+++ Data provided +++
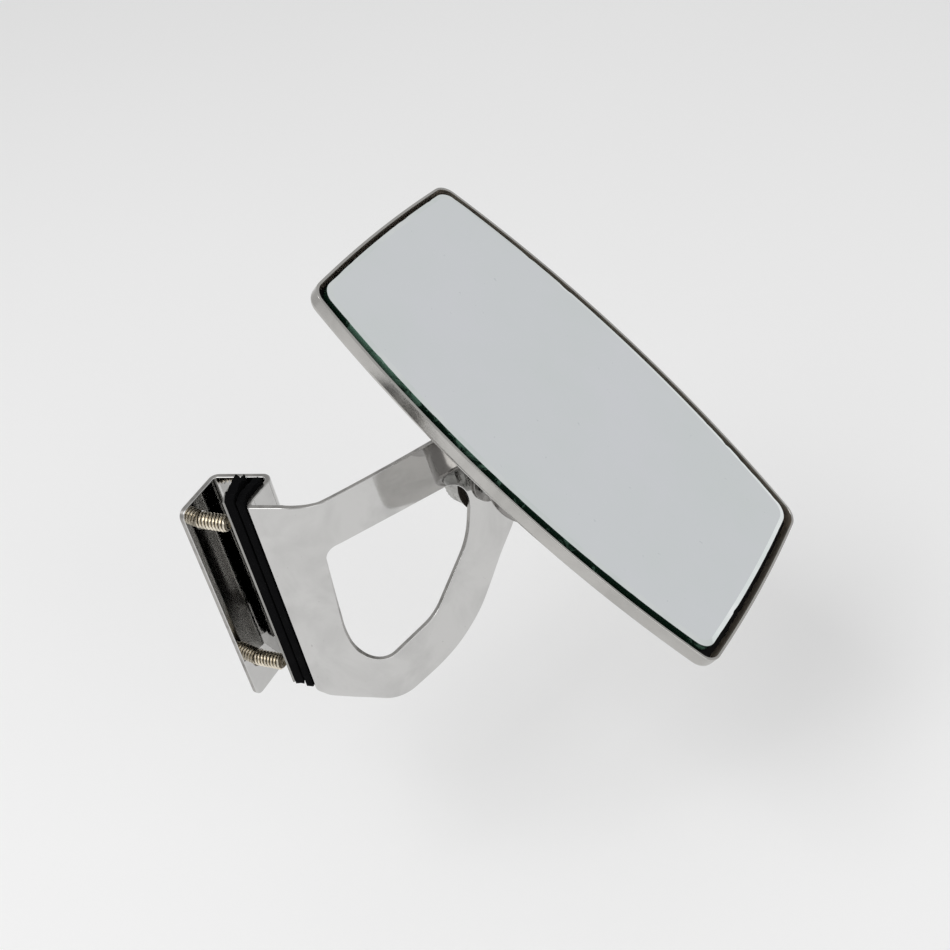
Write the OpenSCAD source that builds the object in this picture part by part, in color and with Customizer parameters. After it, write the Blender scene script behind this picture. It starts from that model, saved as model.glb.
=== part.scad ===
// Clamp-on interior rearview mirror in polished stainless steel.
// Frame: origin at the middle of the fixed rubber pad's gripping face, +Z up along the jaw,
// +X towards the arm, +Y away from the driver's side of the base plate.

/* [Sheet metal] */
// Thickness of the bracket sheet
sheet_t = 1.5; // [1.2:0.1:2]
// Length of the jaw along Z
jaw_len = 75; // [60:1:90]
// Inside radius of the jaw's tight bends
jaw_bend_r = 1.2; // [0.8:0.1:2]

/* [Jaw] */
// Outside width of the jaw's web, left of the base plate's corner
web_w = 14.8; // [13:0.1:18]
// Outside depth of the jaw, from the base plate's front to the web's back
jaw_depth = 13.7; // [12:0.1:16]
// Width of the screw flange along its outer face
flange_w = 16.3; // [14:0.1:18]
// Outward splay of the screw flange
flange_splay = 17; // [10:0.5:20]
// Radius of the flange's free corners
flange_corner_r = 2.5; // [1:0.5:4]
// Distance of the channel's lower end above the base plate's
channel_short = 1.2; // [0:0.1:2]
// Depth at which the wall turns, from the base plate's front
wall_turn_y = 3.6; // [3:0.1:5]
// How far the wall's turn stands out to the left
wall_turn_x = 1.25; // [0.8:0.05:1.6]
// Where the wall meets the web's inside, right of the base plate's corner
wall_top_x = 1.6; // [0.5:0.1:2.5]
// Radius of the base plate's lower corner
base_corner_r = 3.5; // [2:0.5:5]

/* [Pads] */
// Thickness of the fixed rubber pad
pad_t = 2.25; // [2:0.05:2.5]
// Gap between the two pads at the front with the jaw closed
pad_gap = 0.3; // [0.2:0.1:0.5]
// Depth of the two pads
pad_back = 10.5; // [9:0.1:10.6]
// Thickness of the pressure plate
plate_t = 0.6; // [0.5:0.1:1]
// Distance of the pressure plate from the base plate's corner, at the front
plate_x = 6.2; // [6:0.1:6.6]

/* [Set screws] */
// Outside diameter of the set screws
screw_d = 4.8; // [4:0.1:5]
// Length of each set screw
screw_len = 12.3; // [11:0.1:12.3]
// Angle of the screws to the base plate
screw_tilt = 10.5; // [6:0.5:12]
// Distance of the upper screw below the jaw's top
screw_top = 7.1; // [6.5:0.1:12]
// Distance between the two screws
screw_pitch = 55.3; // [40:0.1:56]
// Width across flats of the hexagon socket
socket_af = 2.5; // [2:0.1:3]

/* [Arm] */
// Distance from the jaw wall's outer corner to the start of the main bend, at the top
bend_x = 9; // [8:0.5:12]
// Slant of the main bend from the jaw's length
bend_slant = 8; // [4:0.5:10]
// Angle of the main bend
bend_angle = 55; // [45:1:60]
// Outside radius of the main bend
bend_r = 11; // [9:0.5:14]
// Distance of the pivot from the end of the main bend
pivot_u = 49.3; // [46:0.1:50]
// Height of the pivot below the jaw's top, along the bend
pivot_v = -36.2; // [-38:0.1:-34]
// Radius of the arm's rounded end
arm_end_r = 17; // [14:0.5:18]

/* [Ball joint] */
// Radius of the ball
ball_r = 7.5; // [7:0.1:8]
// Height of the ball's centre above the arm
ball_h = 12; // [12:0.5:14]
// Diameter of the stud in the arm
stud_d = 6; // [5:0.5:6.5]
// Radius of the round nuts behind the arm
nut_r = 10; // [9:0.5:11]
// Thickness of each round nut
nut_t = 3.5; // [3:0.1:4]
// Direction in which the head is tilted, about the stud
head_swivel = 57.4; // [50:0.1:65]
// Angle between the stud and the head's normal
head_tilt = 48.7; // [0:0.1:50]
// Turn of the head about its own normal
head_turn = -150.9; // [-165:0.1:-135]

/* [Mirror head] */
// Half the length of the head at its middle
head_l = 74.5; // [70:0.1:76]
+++
Set problem:
Word for word, write out the data.

Expected answer:
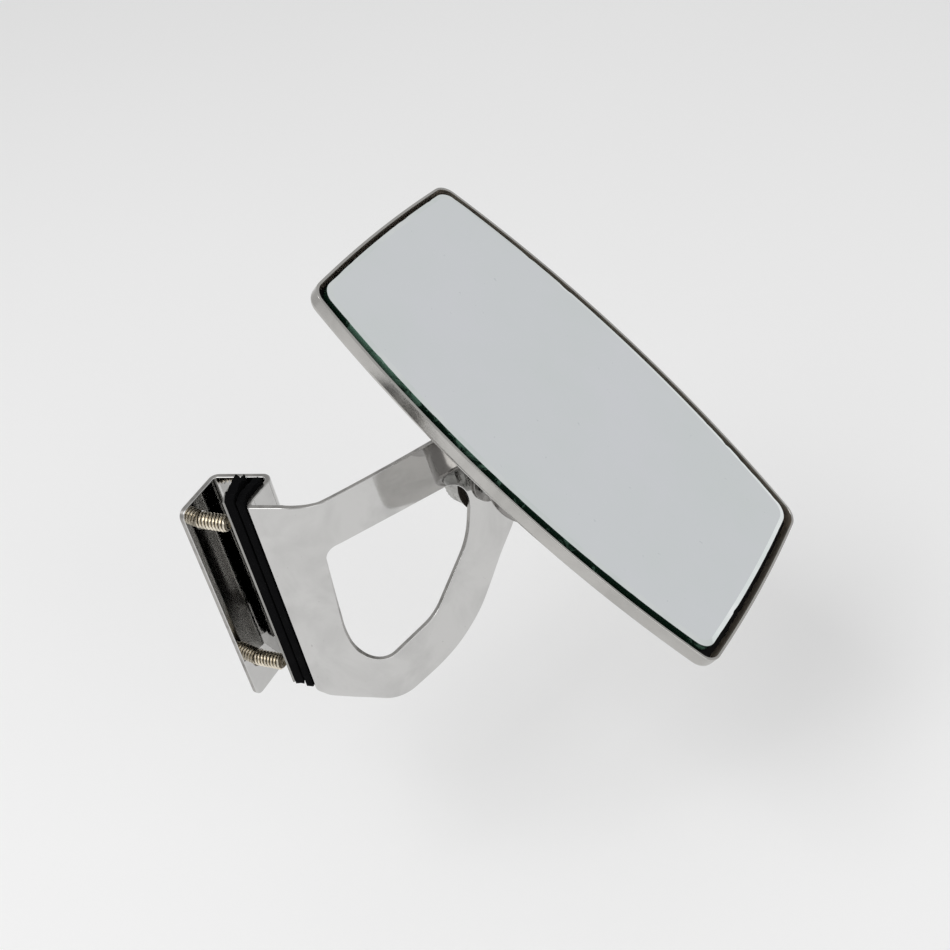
Write the OpenSCAD source that builds the object in this picture part by part, in color and with Customizer parameters. After it, write the Blender scene script behind this picture. It starts from that model, saved as model.glb.
=== part.scad ===
// Clamp-on interior rearview mirror in polished stainless steel.
// Frame: origin at the middle of the fixed rubber pad's gripping face, +Z up along the jaw,
// +X towards the arm, +Y away from the driver's side of the base plate.

/* [Sheet metal] */
// Thickness of the bracket sheet
sheet_t = 1.5; // [1.2:0.1:2]
// Length of the jaw along Z
jaw_len = 75; // [60:1:90]
// Inside radius of the jaw's tight bends
jaw_bend_r = 1.2; // [0.8:0.1:2]

/* [Jaw] */
// Outside width of the jaw's web, left of the base plate's corner
web_w = 14.8; // [13:0.1:18]
// Outside depth of the jaw, from the base plate's front to the web's back
jaw_depth = 13.7; // [12:0.1:16]
// Width of the screw flange along its outer face
flange_w = 16.3; // [14:0.1:18]
// Outward splay of the screw flange
flange_splay = 17; // [10:0.5:20]
// Radius of the flange's free corners
flange_corner_r = 2.5; // [1:0.5:4]
// Distance of the channel's lower end above the base plate's
channel_short = 1.2; // [0:0.1:2]
// Depth at which the wall turns, from the base plate's front
wall_turn_y = 3.6; // [3:0.1:5]
// How far the wall's turn stands out to the left
wall_turn_x = 1.25; // [0.8:0.05:1.6]
// Where the wall meets the web's inside, right of the base plate's corner
wall_top_x = 1.6; // [0.5:0.1:2.5]
// Radius of the base plate's lower corner
base_corner_r = 3.5; // [2:0.5:5]

/* [Pads] */
// Thickness of the fixed rubber pad
pad_t = 2.25; // [2:0.05:2.5]
// Gap between the two pads at the front with the jaw closed
pad_gap = 0.3; // [0.2:0.1:0.5]
// Depth of the two pads
pad_back = 10.5; // [9:0.1:10.6]
// Thickness of the pressure plate
plate_t = 0.6; // [0.5:0.1:1]
// Distance of the pressure plate from the base plate's corner, at the front
plate_x = 6.2; // [6:0.1:6.6]

/* [Set screws] */
// Outside diameter of the set screws
screw_d = 4.8; // [4:0.1:5]
// Length of each set screw
screw_len = 12.3; // [11:0.1:12.3]
// Angle of the screws to the base plate
screw_tilt = 10.5; // [6:0.5:12]
// Distance of the upper screw below the jaw's top
screw_top = 7.1; // [6.5:0.1:12]
// Distance between the two screws
screw_pitch = 55.3; // [40:0.1:56]
// Width across flats of the hexagon socket
socket_af = 2.5; // [2:0.1:3]

/* [Arm] */
// Distance from the jaw wall's outer corner to the start of the main bend, at the top
bend_x = 9; // [8:0.5:12]
// Slant of the main bend from the jaw's length
bend_slant = 8; // [4:0.5:10]
// Angle of the main bend
bend_angle = 55; // [45:1:60]
// Outside radius of the main bend
bend_r = 11; // [9:0.5:14]
// Distance of the pivot from the end of the main bend
pivot_u = 49.3; // [46:0.1:50]
// Height of the pivot below the jaw's top, along the bend
pivot_v = -36.2; // [-38:0.1:-34]
// Radius of the arm's rounded end
arm_end_r = 17; // [14:0.5:18]

/* [Ball joint] */
// Radius of the ball
ball_r = 7.5; // [7:0.1:8]
// Height of the ball's centre above the arm
ball_h = 12; // [12:0.5:14]
// Diameter of the stud in the arm
stud_d = 6; // [5:0.5:6.5]
// Radius of the round nuts behind the arm
nut_r = 10; // [9:0.5:11]
// Thickness of each round nut
nut_t = 3.5; // [3:0.1:4]
// Direction in which the head is tilted, about the stud
head_swivel = 57.4; // [50:0.1:65]
// Angle between the stud and the head's normal
head_tilt = 48.7; // [0:0.1:50]
// Turn of the head about its own normal
head_turn = -150.9; // [-165:0.1:-135]

/* [Mirror head] */
// Half the length of the head at its middle
head_l = 74.5; // [70:0.1:76]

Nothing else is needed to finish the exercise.